This thread has been locked.

If you have a related question, please click the "Ask a related question" button in the top right corner. The newly created question will be automatically linked to this question.

TMS320F280049: Strange optimized code output - much slower than no optimization

Part Number: TMS320F280049

Hi

I'm getting strange "optimized" compiler output. I've made a minimal test case below to demonstrate (being a struct doesn't matter):

struct
{
   double a, b, c, d;
} teststruct;

int main(void)
{
   teststruct.a = 0;
   teststruct.b = 0;
   teststruct.c = 0;
   teststruct.d = 0;

   return 0;
}

With optimization disable or -o0 the assembly is

ZERO R0H ; [CPU_FPU] |8|
MOVW DP,#_teststruct ; [CPU_ARAU]
MOV32 @_teststruct,R0H ; [CPU_FPU] |8|
MOV32 @_teststruct+2,R0H ; [CPU_FPU] |9|
MOV32 @_teststruct+4,R0H ; [CPU_FPU] |10|
MOV32 @_teststruct+6,R0H ; [CPU_FPU] |11|
MOVB AL,#0 ; [CPU_ALU] |13|
LRETR ; [CPU_ALU]

With optimization at -o1 or above the assembly is

ZERO R3H ; [CPU_FPU] |8|
MOVW DP,#_teststruct ; [CPU_ARAU]
ZERO R2H ; [CPU_FPU] |9|
ZERO R1H ; [CPU_FPU] |10|
ZERO R0H ; [CPU_FPU] |11|
MOV32 @_teststruct,R3H ; [CPU_FPU] |8|
MOVB AL,#0 ; [CPU_ALU] |13|
MOV32 @_teststruct+2,R2H ; [CPU_FPU] |9|
MOV32 @_teststruct+4,R1H ; [CPU_FPU] |10|
MOV32 @_teststruct+6,R0H ; [CPU_FPU] |11|
LRETR ; [CPU_ALU]

In the unoptimized output zero is assigned to a single register than that is used for all variables. In the optimized version zero is first assigned to four registers then each register is uniquely assigned to a variable. This slows things down a lot when you want to zero a bunch of variables in a row in your time critical interrupt!
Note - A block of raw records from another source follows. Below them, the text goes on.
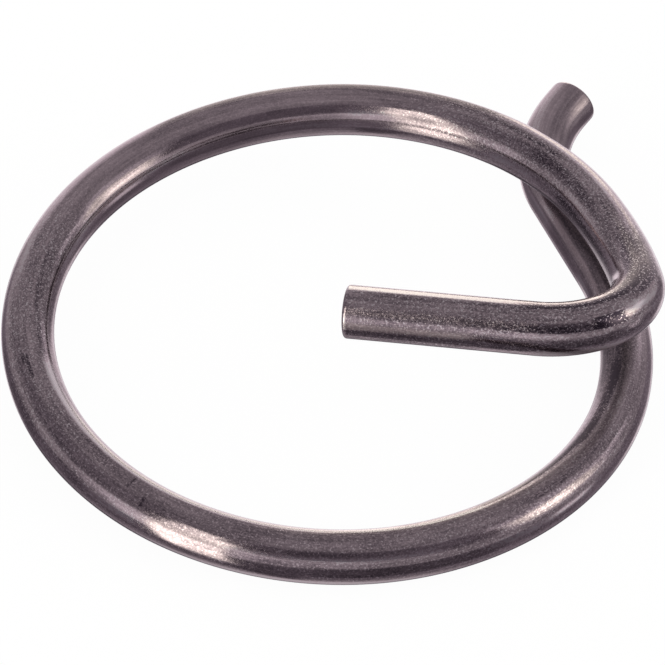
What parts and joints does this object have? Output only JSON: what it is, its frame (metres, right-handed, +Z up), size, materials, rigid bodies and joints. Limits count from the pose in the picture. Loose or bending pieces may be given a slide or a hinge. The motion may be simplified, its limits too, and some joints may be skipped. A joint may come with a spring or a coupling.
{
  "type": "split ring",
  "caption": "Open wire ring with a straight leg bent inward across it and a short tail turned outward under the overlap.",
  "frame": {"origin": "on the surface the ring rests on, under the centre of its bounding box", "axes": "+Z up from the surface it rests on; +Y towards the outer tail; +X towards the raised shoulder, with the inner leg pointing back towards -X"},
  "size_m": [0.0492, 0.0551, 0.0135],
  "materials": {
    "steel_wire": "satin drawn wire, dark grey with a faint mauve tint and fine speckled grain"
  },
  "bodies": {
    "root": {"split_ring": "steel_wire"}
  },
  "joints": []
}
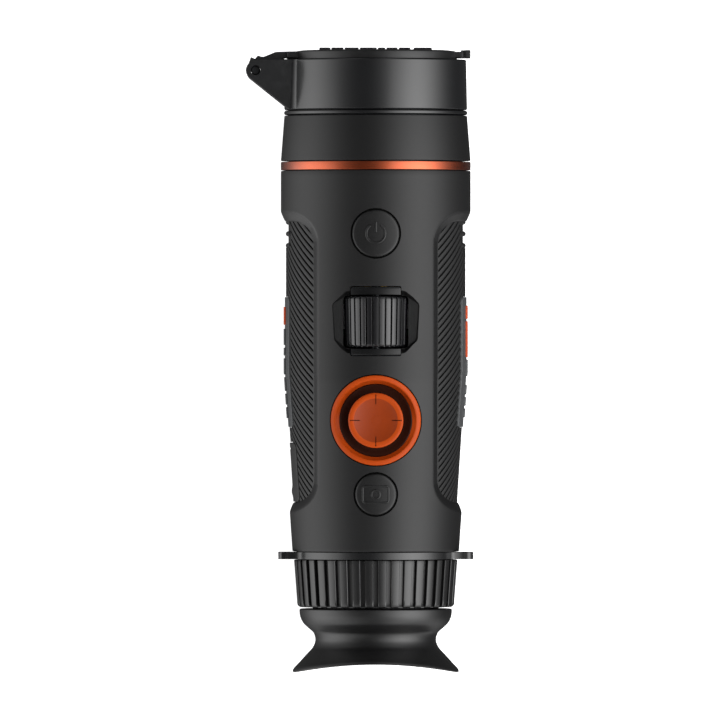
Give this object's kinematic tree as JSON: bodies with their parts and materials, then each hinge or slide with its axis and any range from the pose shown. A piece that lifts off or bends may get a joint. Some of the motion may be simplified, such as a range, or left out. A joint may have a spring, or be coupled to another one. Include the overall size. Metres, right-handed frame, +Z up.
{
  "type": "thermal imaging monocular",
  "caption": "Handheld round-bodied thermal monocular with hinged flip cap, focus wheel, thumb joystick, push buttons, ribbed diopter ring, strap ring and flared rubber eyecup.",
  "frame": {"origin": "middle of the flat underside of the tripod plate", "axes": "+Y along the optical axis towards the objective, +Z up to the button side, +X to the right seen from above with the objective ahead"},
  "size_m": [0.0718, 0.1974, 0.0645],
  "materials": {
    "soft_touch": "soft-touch charcoal coating",
    "grip_rubber": "moulded grip rubber",
    "plate_grey": "satin grey",
    "badge_orange": "satin orange",
    "anodised_orange": "anodised orange",
    "ring_paint": "satin black paint",
    "gloss_black": "glossy black",
    "matte_black": "matt black",
    "button_rubber": "matt button rubber",
    "wheel_black": "semi-gloss black",
    "eyecup_rubber": "soft matt rubber",
    "stick_orange": "satin orange",
    "boot_rubber": "dark rubber",
    "dark_metal": "black anodised",
    "bare_metal": "machined",
    "steel": "machined steel",
    "brass": "machined brass",
    "optical_glass": "coated optical glass",
    "germanium": "coated germanium",
    "circuit_board": "green solder mask",
    "battery_wrap": "shrink wrap",
    "inner_frame": "moulded frame"
  },
  "bodies": {
    "body": {"main_housing": "soft_touch", "grip_left": "grip_rubber", "grip_right": "grip_rubber", "side_plate_left": "plate_grey", "side_plate_right": "plate_grey", "badge_bar_left": "badge_orange", "badge_bar_right_front": "badge_orange", "badge_bar_right_rear": "badge_orange", "accent_ring": "anodised_orange", "objective_sleeve": "ring_paint", "bead_ring": "gloss_black", "cap_ring": "gloss_black", "hinge_pin": "steel", "objective_barrel": "dark_metal", "front_lens": "germanium", "front_oring": "eyecup_rubber", "front_lens_retainer": "dark_metal", "eyepiece_barrel": "dark_metal", "strap_ring": "gloss_black", "eyecup": "eyecup_rubber", "eye_lens": "optical_glass", "eye_lens_retainer": "dark_metal", "sensor_module": "bare_metal", "sensor_board": "circuit_board", "shutter_frame": "inner_frame", "main_board": "circuit_board", "battery_cell": "battery_wrap", "battery_cradle": "inner_frame", "display_module": "inner_frame", "usb_port": "steel", "usb_board": "circuit_board", "tripod_plate": "matte_black", "tripod_bush": "brass", "plate_screw_front": "steel", "plate_screw_rear": "steel", "joystick_bezel": "stick_orange", "joystick_boot": "boot_rubber", "joystick_base": "inner_frame", "power_switch": "inner_frame", "photo_switch": "inner_frame", "wheel_saddle_front": "gloss_black", "wheel_saddle_rear": "gloss_black"},
    "lid": {"lens_cap_lid": "matte_black", "lid_gasket": "eyecup_rubber"},
    "wheel": {"focus_wheel": "wheel_black", "wheel_axle": "steel", "focus_pinion": "brass"},
    "focus_ring": {"focus_ring_gear": "brass"},
    "carriage": {"focus_carriage": "bare_metal", "rear_lens": "germanium"},
    "stick_gimbal": {"joystick_gimbal": "steel"},
    "stick_stem": {"joystick_stem": "steel"},
    "stick_cap": {"joystick_cap": "stick_orange"},
    "power_key": {"power_button": "button_rubber"},
    "photo_key": {"photo_button": "button_rubber"},
    "diopter": {"diopter_ring": "ring_paint"},
    "eyepiece_cell": {"eyepiece_lens_cell": "dark_metal", "field_lens": "optical_glass"},
    "usb_door": {"usb_cover": "grip_rubber"},
    "shutter": {"shutter_blade": "dark_metal"}
  },
  "joints": [
    {"name": "lid_hinge", "type": "hinge", "parent": "body", "child": "lid", "pos_m": [-0.0379, 0.0881, 0.031], "axis": [0, 0, 1], "range_deg": [0, 240]},
    {"name": "focus_wheel_spin", "type": "hinge", "parent": "body", "child": "wheel", "pos_m": [0, 0.0088, 0.0545], "axis": [0, 1, 0], "range_deg": [-545, 545]},
    {"name": "focus_ring_spin", "type": "hinge", "parent": "body", "child": "focus_ring", "pos_m": [0, 0.023, 0.031], "axis": [0, 1, 0], "range_deg": [-108, 108]},
    {"name": "carriage_slide", "type": "slide", "parent": "body", "child": "carriage", "axis": [0, 1, 0], "range_m": [-0.0026, 0.0026]},
    {"name": "stick_pitch", "type": "hinge", "parent": "body", "child": "stick_gimbal", "pos_m": [0, -0.0223, 0.0515], "axis": [1, 0, 0], "range_deg": [-6, 6], "stiffness_Nm_per_rad": 0.05},
    {"name": "stick_roll", "type": "hinge", "parent": "stick_gimbal", "child": "stick_stem", "pos_m": [0, -0.0223, 0.0515], "axis": [0, 1, 0], "range_deg": [-6, 6], "stiffness_Nm_per_rad": 0.05},
    {"name": "stick_press", "type": "slide", "parent": "stick_stem", "child": "stick_cap", "axis": [0, 0, -1], "range_m": [0, 0.0007], "stiffness_N_per_m": 800},
    {"name": "power_press", "type": "slide", "parent": "body", "child": "power_key", "axis": [0, 0, -1], "range_m": [0, 0.0006], "stiffness_N_per_m": 600},
    {"name": "photo_press", "type": "slide", "parent": "body", "child": "photo_key", "axis": [0, 0, -1], "range_m": [0, 0.0006], "stiffness_N_per_m": 600},
    {"name": "diopter_turn", "type": "hinge", "parent": "body", "child": "diopter", "pos_m": [0, -0.074, 0.031], "axis": [0, 1, 0], "range_deg": [-60, 60]},
    {"name": "eyepiece_slide", "type": "slide", "parent": "body", "child": "eyepiece_cell", "axis": [0, 1, 0], "range_m": [-0.0016, 0.0016]},
    {"name": "usb_door_hinge", "type": "hinge", "parent": "body", "child": "usb_door", "pos_m": [-0.0276, -0.0297, 0.031], "axis": [0, 0, -1], "range_deg": [0, 100]},
    {"name": "shutter_swing", "type": "hinge", "parent": "body", "child": "shutter", "pos_m": [-0.014, 0.0165, 0.018], "axis": [0, -1, 0], "range_deg": [0, 40]}
  ],
  "couplings": [
    {"joint": "focus_wheel_spin", "follows": "focus_ring_spin", "ratio": -5},
    {"joint": "carriage_slide", "follows": "focus_ring_spin", "m_per_rad": -0.001325},
    {"joint": "eyepiece_slide", "follows": "diopter_turn", "m_per_rad": 0.00143}
  ]
}
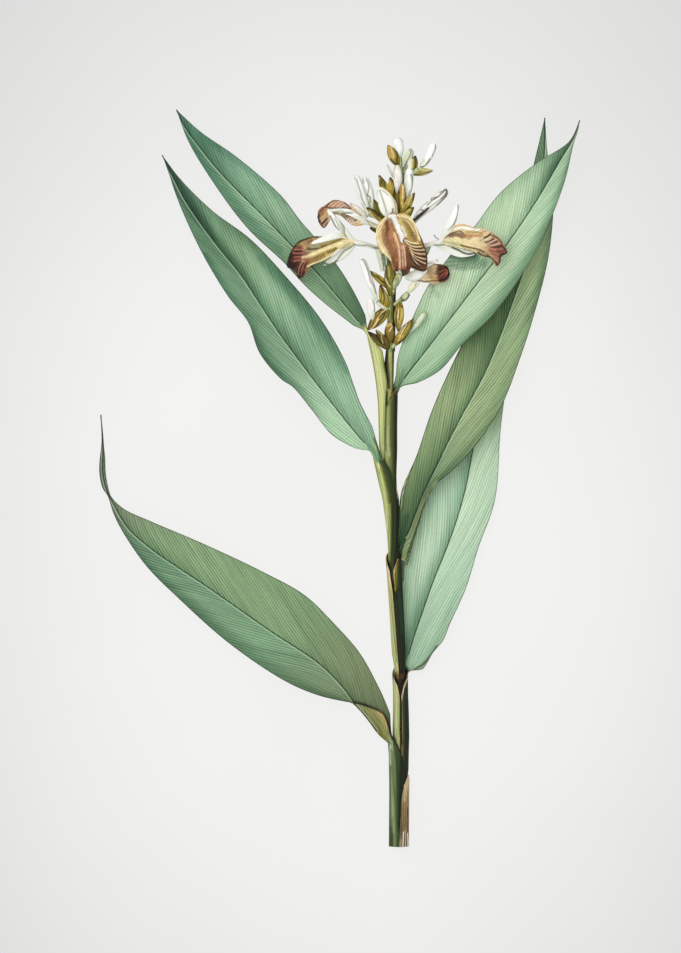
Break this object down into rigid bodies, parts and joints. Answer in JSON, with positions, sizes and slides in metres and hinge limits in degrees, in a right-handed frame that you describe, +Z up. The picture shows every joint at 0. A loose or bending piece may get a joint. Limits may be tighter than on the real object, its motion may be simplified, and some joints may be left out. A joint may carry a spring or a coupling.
{
  "type": "cut flowering ginger stem",
  "caption": "Cut flowering shoot of an erect ginger, lying down: clasping leaves on a cane, ended by a head of white buds, olive bracts and open flowers with veined tan and maroon lips.",
  "frame": {"origin": "middle of the footprint of the lying shoot, on the surface that it lies on", "axes": "+Y along the shoot from its cut end towards the flowers, +Z up from the surface, +X to the right of the shoot seen from above"},
  "size_m": [0.2504, 0.3842, 0.0435],
  "materials": {
    "leaf_green": "satin leaf with fine veins",
    "leaf_pale": "satin pale leaf with fine veins",
    "leaf_olive": "satin olive leaf with fine veins",
    "cane_green": "smooth satin stem",
    "bract_olive": "satin bracts and flower stalks",
    "dry_scale": "dry papery scale",
    "petal_white": "soft waxy petal",
    "lip": "waxy lip, cream to maroon with branching veins"
  },
  "bodies": {
    "root": {"cane": "cane_green", "old_scale": "dry_scale", "leaf_lowest_left": "leaf_green", "leaf_lowest_right": "leaf_pale", "leaf_middle_right": "leaf_olive", "leaf_middle_left": "leaf_green", "leaf_top_right": "leaf_pale", "leaf_top_left": "leaf_green", "flower_stalk": "bract_olive", "flower_centre_petals": "petal_white", "flower_left_petals": "petal_white", "flower_upper_left_petals": "petal_white", "flower_right_petals": "petal_white", "flower_lower_right_petals": "petal_white", "bud_crown": "petal_white", "bud_crown_right": "petal_white", "bud_far_right": "petal_white", "bud_upper": "petal_white", "bud_upper_right": "petal_white", "bud_upper_left": "petal_white", "bud_two_lobed": "petal_white", "bud_striped": "petal_white", "bud_right_low": "petal_white", "bud_left_long": "petal_white", "bud_left_low": "petal_white", "bud_lowest_right": "petal_white", "bud_centre": "petal_white", "bud_behind_lip": "petal_white", "flower_centre_lip": "lip", "flower_left_lip": "lip", "flower_upper_left_lip": "lip", "flower_right_lip": "lip", "flower_lower_right_lip": "lip"}
  },
  "joints": []
}
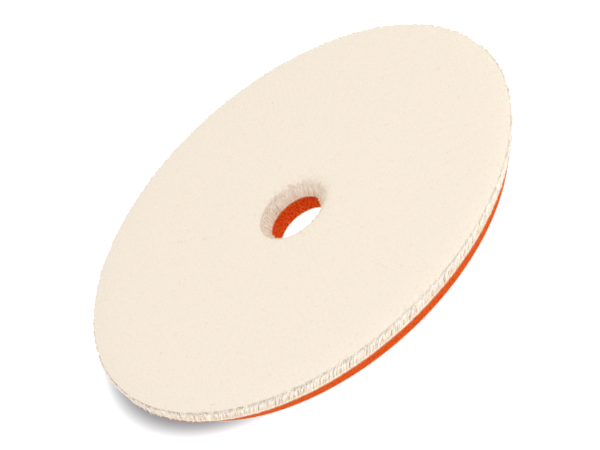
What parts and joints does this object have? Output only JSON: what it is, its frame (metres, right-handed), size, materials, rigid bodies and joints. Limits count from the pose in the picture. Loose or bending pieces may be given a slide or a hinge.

Any explanation or help in writing the C to get a better compiler output?

  • I should also add I have tried compiler v18.12.7.LTS and v20.8.0.STS

  • A second example of another effect. Repeatedly adding two float32 variables that exist on different data pages e.g.

       teststruct.pageA_a += teststruct.pageB_a;
       teststruct.pageA_b += teststruct.pageB_b;
       teststruct.pageA_c += teststruct.pageB_c;
       teststruct.pageA_d += teststruct.pageB_d;
       teststruct.pageA_e += teststruct.pageB_e;
       teststruct.pageA_f += teststruct.pageB_f;
       teststruct.pageA_g += teststruct.pageB_g;
       teststruct.pageA_h += teststruct.pageB_h;
       teststruct.pageA_i += teststruct.pageB_i;
       teststruct.pageA_j += teststruct.pageB_j;
       teststruct.pageA_k += teststruct.pageB_k;

    Optimization -o0 or less this takes 7 instructions per line

    MOVW DP,#_teststruct ; [CPU_ARAU]
    MOV32 R0H,@_teststruct ; [CPU_FPU] |44|
    MOVW DP,#_teststruct+598 ; [CPU_ARAU]
    MOV32 R1H,@_teststruct+598 ; [CPU_FPU] |44|
    ADDF32 R0H,R0H,R1H ; [CPU_FPU] |44|
    MOVW DP,#_teststruct ; [CPU_ARAU]
    MOV32 @_teststruct,R0H ; [CPU_FPU] |44|

    With optimization -o2 this takes 12 instructions per line, in three separate parts as it starts to use the stack for some reason.

    MOV32 R0H,@_teststruct+2 ; [CPU_FPU] |45|
    MOVW DP,#_teststruct+600 ; [CPU_ARAU]
    MOV32 *-SP[6],R0H ; [CPU_FPU] |45|
    MOV32 R0H,@_teststruct+600 ; [CPU_FPU] |45|
    MOVW DP,#_teststruct+4 ; [CPU_ARAU]
    MOV32 *-SP[4],R0H ; [CPU_FPU] |45|

    ADDF32 R2H,R2H,R0H ; [CPU_FPU] |45|
    MOVW DP,#_teststruct ; [CPU_ARAU]
    MOV32 *-SP[4],R2H ; [CPU_FPU] |45|
    MOV32 R2H,*-SP[8] ; [CPU_FPU] |45|

    MOV32 @_teststruct+2,R0H ; [CPU_FPU] |45|
    MOV32 R0H,*-SP[6] ; [CPU_FPU] |45|

  • Thank you for notifying us of this problem, and submitting a test case.  I can reproduce the same result.  I filed the entry EXT_EP-10264 to have this investigated.  You are welcome to use that link to follow it.

    Thanks and regards,

    -George